• **Set task**
Only the lines between the line with "rig.stage(backdrop)" and the line with "0, math.atan2(-x, y))", together with those two lines themselves, are to be copied exactly.

---- Given data

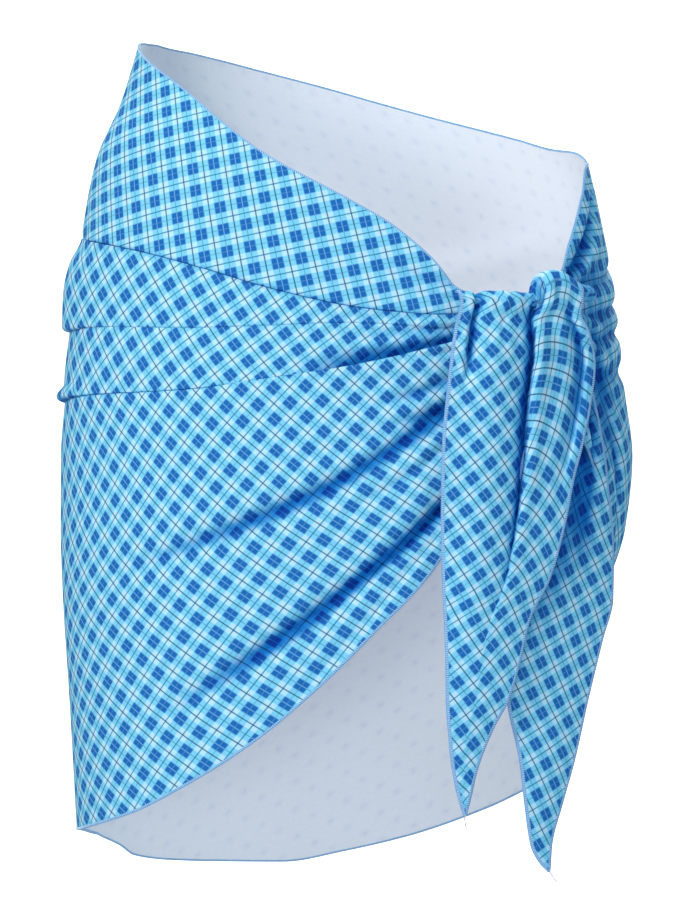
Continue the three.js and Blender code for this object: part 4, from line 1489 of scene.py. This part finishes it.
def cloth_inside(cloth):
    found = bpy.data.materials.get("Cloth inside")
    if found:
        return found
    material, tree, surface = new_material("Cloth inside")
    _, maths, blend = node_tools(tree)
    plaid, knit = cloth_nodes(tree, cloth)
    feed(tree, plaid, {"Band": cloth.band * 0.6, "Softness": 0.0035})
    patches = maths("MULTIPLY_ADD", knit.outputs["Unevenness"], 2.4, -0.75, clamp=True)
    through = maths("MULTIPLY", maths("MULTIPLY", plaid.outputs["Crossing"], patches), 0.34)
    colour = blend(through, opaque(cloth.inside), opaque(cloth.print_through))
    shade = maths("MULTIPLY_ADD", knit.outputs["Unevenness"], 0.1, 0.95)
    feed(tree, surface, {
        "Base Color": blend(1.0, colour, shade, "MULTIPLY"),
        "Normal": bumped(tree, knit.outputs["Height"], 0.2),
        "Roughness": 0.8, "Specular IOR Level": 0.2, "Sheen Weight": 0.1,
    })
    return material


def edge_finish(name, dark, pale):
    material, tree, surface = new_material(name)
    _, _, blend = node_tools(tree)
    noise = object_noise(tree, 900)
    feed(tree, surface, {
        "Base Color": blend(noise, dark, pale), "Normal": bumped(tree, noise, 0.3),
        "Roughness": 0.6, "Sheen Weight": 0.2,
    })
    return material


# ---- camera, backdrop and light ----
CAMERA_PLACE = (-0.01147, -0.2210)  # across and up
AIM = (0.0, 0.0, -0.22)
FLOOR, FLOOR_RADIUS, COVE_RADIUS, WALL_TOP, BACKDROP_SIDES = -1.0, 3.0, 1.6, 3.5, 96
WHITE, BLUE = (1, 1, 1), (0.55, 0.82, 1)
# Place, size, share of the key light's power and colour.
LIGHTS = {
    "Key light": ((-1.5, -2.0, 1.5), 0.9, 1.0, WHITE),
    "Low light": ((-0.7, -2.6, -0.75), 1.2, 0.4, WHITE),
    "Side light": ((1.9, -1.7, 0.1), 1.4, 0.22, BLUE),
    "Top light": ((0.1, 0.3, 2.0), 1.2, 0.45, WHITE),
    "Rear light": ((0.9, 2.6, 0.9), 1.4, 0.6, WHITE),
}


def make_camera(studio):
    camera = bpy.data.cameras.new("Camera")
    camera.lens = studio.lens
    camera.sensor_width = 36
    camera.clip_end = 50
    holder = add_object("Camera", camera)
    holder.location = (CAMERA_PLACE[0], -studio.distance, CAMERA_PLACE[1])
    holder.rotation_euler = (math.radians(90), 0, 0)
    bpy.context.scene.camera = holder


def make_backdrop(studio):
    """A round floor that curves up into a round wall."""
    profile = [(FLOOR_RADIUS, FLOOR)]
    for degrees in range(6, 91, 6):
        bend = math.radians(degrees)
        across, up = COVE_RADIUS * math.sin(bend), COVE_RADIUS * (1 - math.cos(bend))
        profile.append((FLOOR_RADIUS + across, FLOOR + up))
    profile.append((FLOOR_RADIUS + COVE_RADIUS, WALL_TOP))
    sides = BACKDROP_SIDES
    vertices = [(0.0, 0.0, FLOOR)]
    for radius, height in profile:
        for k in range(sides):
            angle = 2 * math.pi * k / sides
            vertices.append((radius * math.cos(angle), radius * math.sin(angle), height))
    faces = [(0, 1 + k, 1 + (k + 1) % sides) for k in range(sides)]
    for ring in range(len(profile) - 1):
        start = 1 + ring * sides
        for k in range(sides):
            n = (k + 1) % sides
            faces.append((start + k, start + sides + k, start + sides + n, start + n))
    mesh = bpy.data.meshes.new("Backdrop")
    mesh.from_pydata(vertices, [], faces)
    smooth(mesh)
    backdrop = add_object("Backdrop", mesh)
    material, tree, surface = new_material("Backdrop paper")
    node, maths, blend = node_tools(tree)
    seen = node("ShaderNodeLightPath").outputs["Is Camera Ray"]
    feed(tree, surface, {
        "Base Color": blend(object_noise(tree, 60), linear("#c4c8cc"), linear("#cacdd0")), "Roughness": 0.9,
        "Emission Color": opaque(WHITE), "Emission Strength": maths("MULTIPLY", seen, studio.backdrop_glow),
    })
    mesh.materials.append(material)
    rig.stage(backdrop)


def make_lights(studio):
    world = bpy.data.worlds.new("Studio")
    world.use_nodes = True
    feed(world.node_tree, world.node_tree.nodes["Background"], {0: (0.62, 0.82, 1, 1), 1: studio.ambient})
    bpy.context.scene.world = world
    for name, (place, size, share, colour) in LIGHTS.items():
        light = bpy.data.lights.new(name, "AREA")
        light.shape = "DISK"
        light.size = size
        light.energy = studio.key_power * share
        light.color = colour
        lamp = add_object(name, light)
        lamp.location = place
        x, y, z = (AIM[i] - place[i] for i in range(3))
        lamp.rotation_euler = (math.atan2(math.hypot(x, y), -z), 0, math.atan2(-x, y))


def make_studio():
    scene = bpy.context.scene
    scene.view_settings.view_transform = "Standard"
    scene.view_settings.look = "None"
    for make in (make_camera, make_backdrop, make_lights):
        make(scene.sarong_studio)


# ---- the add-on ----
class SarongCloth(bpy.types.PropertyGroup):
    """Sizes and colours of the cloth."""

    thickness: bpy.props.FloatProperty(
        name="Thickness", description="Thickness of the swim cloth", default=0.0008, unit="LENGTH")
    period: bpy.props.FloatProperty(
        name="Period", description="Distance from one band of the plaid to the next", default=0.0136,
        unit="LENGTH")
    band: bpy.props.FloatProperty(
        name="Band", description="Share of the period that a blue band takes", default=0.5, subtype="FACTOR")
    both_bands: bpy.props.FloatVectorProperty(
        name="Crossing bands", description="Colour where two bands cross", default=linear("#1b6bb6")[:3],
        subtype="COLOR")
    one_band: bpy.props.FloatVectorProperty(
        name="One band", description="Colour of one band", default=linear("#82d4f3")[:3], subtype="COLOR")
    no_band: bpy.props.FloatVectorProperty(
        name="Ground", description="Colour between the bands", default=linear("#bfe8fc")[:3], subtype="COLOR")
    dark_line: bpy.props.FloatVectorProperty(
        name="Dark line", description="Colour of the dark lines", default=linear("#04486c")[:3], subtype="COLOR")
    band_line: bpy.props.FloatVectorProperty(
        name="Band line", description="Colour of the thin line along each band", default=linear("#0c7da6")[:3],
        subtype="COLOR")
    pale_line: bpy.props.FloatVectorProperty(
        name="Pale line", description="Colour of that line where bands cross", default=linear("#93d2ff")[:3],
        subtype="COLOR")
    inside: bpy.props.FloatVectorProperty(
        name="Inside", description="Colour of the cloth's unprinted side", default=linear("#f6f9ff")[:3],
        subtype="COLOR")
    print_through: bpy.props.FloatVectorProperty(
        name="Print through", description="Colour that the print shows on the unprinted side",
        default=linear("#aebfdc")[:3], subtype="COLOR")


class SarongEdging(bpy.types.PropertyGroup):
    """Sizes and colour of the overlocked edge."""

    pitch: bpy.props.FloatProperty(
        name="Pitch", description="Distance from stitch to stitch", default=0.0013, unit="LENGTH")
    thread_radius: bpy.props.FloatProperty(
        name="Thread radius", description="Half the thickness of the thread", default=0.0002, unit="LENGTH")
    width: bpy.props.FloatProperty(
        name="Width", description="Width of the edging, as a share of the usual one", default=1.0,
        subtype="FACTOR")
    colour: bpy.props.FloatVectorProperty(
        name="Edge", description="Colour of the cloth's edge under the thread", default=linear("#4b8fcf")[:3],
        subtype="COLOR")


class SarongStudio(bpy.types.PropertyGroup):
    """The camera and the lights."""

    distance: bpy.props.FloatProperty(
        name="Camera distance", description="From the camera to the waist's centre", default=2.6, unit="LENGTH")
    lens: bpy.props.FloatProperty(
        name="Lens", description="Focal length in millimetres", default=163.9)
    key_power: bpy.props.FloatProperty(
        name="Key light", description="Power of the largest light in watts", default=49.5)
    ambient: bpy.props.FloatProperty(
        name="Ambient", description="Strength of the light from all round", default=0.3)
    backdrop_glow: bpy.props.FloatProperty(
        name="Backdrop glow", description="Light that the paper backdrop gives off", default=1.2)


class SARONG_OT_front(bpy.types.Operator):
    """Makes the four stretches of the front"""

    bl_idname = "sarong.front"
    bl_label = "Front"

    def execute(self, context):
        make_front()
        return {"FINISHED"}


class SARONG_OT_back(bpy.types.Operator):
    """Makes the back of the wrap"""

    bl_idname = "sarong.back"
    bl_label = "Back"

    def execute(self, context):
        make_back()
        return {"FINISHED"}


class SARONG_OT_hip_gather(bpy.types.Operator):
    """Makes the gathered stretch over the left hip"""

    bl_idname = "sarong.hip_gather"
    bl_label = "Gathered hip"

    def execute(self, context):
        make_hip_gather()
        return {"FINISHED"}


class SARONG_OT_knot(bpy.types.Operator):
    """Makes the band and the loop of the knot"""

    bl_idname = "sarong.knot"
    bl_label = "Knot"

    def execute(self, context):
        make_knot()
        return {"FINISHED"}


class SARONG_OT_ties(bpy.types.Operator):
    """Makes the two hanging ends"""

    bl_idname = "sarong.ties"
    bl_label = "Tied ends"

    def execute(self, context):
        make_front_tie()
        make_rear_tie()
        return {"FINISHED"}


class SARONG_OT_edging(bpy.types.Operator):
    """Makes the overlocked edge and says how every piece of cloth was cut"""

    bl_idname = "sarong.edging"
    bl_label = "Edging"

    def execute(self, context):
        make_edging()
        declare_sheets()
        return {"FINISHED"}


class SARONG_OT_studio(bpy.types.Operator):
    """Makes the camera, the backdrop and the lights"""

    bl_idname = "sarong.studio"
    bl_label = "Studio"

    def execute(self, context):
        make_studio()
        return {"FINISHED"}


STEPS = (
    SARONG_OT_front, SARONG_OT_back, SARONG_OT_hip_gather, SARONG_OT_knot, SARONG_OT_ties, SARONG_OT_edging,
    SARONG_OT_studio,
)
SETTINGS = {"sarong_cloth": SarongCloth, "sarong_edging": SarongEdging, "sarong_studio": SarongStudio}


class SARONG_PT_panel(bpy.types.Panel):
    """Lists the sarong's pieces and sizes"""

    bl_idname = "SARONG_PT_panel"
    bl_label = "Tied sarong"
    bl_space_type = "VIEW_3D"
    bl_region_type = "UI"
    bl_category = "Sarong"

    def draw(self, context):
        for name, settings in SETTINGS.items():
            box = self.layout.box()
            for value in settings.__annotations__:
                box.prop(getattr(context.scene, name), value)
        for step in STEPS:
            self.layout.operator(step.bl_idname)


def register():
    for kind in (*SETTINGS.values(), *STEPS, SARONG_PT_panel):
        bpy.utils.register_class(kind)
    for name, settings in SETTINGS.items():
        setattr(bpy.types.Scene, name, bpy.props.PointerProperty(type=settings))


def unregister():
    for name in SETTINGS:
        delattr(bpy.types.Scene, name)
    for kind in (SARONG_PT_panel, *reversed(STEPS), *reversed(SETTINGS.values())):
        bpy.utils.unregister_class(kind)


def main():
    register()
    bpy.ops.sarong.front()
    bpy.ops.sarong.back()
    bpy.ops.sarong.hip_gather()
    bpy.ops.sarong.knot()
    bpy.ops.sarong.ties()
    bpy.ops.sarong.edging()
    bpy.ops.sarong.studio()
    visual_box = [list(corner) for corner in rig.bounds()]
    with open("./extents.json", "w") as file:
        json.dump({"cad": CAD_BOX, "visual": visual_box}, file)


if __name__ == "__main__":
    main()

--------

• **Solution to this task**
    rig.stage(backdrop)


def make_lights(studio):
    world = bpy.data.worlds.new("Studio")
    world.use_nodes = True
    feed(world.node_tree, world.node_tree.nodes["Background"], {0: (0.62, 0.82, 1, 1), 1: studio.ambient})
    bpy.context.scene.world = world
    for name, (place, size, share, colour) in LIGHTS.items():
        light = bpy.data.lights.new(name, "AREA")
        light.shape = "DISK"
        light.size = size
        light.energy = studio.key_power * share
        light.color = colour
        lamp = add_object(name, light)
        lamp.location = place
        x, y, z = (AIM[i] - place[i] for i in range(3))
        lamp.rotation_euler = (math.atan2(math.hypot(x, y), -z), 0, math.atan2(-x, y))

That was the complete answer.